▸ **Objective**
Starting at the first line of the data below, write out each line exactly until you reach the line containing "import math", and include that line too.

▸ **Recorded data**

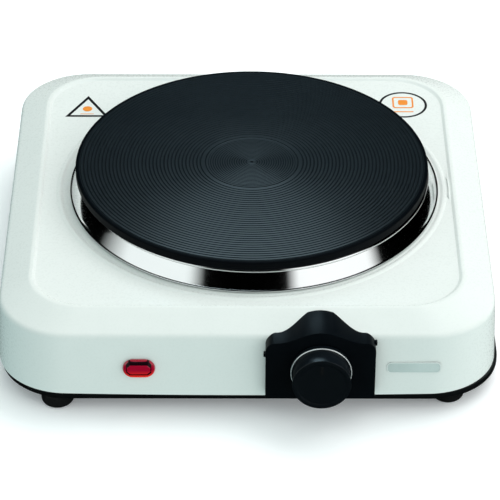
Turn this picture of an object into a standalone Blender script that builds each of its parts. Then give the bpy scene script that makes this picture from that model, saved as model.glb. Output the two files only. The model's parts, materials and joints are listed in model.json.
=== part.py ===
"""Single electric hot plate burner, with its thermostat, lamp, wiring and feet.

Lengths below are in millimetres and become metres as each mesh is made.
Y is measured from the middle of the body, with the front at -Y. The root
empty moves the whole object, so that its bounding box is centred on the
origin, and Z = 0 is the surface that the feet stand on.
"""

import math

import bmesh
import bpy
from mathutils import Matrix, Vector

MM = 0.001
FIT = 0.4  # gap left between two pieces that touch
RIGHT_ANGLE = math.pi / 2

# Body: half widths of the square, its corner radii and the heights of its bends.
BODY_HALF = 126.0
BODY_CORNER = 36.0
CORNER_CENTRE = BODY_HALF - BODY_CORNER
WALL_BOTTOM = 12.0
WALL_TOP = 42.0
WALL_LEAN = 1.1  # how far the wall leans in between its bottom and its top
CREASE_Z = 46.3
RIDGE_Z = 53.7
DECK_Z = 53.0
RECESS_Z = 52.7
SHEET = 1.0
DECK_HOLE = 87.6

# Base tray and feet. The tray sits a little right of the body's middle, as do its feet.
TRAY_X = 1.2
TRAY_Z = 8.0
TRAY_HALF = 126.2
TRAY_DEPTH = 125.4  # half of its depth
TRAY_STEP_Z = WALL_BOTTOM - FIT
LIP_HALF = 124.3  # of the lip that stands inside the wall
LIP_TOP = 17.0
FOOT_LEFT = -95.4
FOOT_RIGHT = 101.3
FOOT_REAR = 113.3
FOOT_PLACES = (
    (FOOT_LEFT, -115.8),
    (FOOT_RIGHT, -111.1),
    (FOOT_RIGHT, FOOT_REAR),
    (FOOT_LEFT, FOOT_REAR),
)
FOOT_RADIUS = 8.25

# Hot plate and the parts that hang on it. Plate and ring sit a little right of the middle.
PLATE_X = 2.5
RING_X = 3.8
PLATE_RADIUS = 92.5
PLATE_TOP = 68.2
RIM_BOTTOM = 63.4
SKIRT_RADIUS = 86.0
SKIRT_BOTTOM = 54.5
CHANNEL_IN = 38.0
CHANNEL_OUT = 82.0
CHANNEL_TOP = 62.0
DISC_RADIUS = 24.3
RING_RADIUS = 97.0
RING_HOLE = 88.6
COIL_RADIUS = 1.6
COIL_IN = 48.0
COIL_OUT = 74.0
COIL_TURNS = 2
COIL_Z = 60.0
COVER_Z = 53.2
BAR_TOP = 47.8
BAR_SHEET = 2.0
STUD_RADIUS = 2.4

# Control: the knob's axis runs along Y at this X and Z.
KNOB_X = 36.4
KNOB_Z = 32.2
KNOB_FRONT = 145.3
BEZEL_FRONT = 132.0
BEZEL_WIDTH = 55.0
STACK_X = KNOB_X + 24.0
PIN_TRAVEL = 0.75

# Lamp, badge and cord entry.
LAMP_X = -53.8
LAMP_Z = 29.0
BADGE_X = 82.6
BADGE_Z = 28.3
GLAND_X = 60.0
GLAND_Z = 28.0
GLAND_REAR = 130.3

# What brings the middle of the whole part's outline to the origin.
BODY_X = (BODY_HALF - TRAY_X - TRAY_HALF) / 2
BODY_Y = (KNOB_FRONT - GLAND_REAR) / 2


def wall_face(z):
    """Distance of the wall's outer face from the body's middle, at height z."""
    return BODY_HALF - WALL_LEAN * (z - WALL_BOTTOM) / (WALL_TOP - WALL_BOTTOM)


# ---------------------------------------------------------------- scene set-up


def clear_scene():
    for obj in list(bpy.data.objects):
        bpy.data.objects.remove(obj, do_unlink=True)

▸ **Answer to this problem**
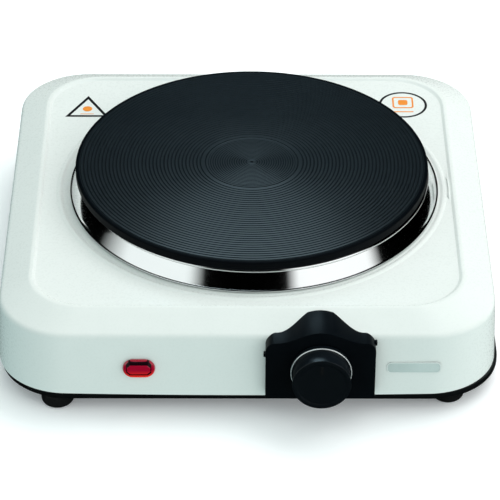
Turn this picture of an object into a standalone Blender script that builds each of its parts. Then give the bpy scene script that makes this picture from that model, saved as model.glb. Output the two files only. The model's parts, materials and joints are listed in model.json.
=== part.py ===
"""Single electric hot plate burner, with its thermostat, lamp, wiring and feet.

Lengths below are in millimetres and become metres as each mesh is made.
Y is measured from the middle of the body, with the front at -Y. The root
empty moves the whole object, so that its bounding box is centred on the
origin, and Z = 0 is the surface that the feet stand on.
"""

import math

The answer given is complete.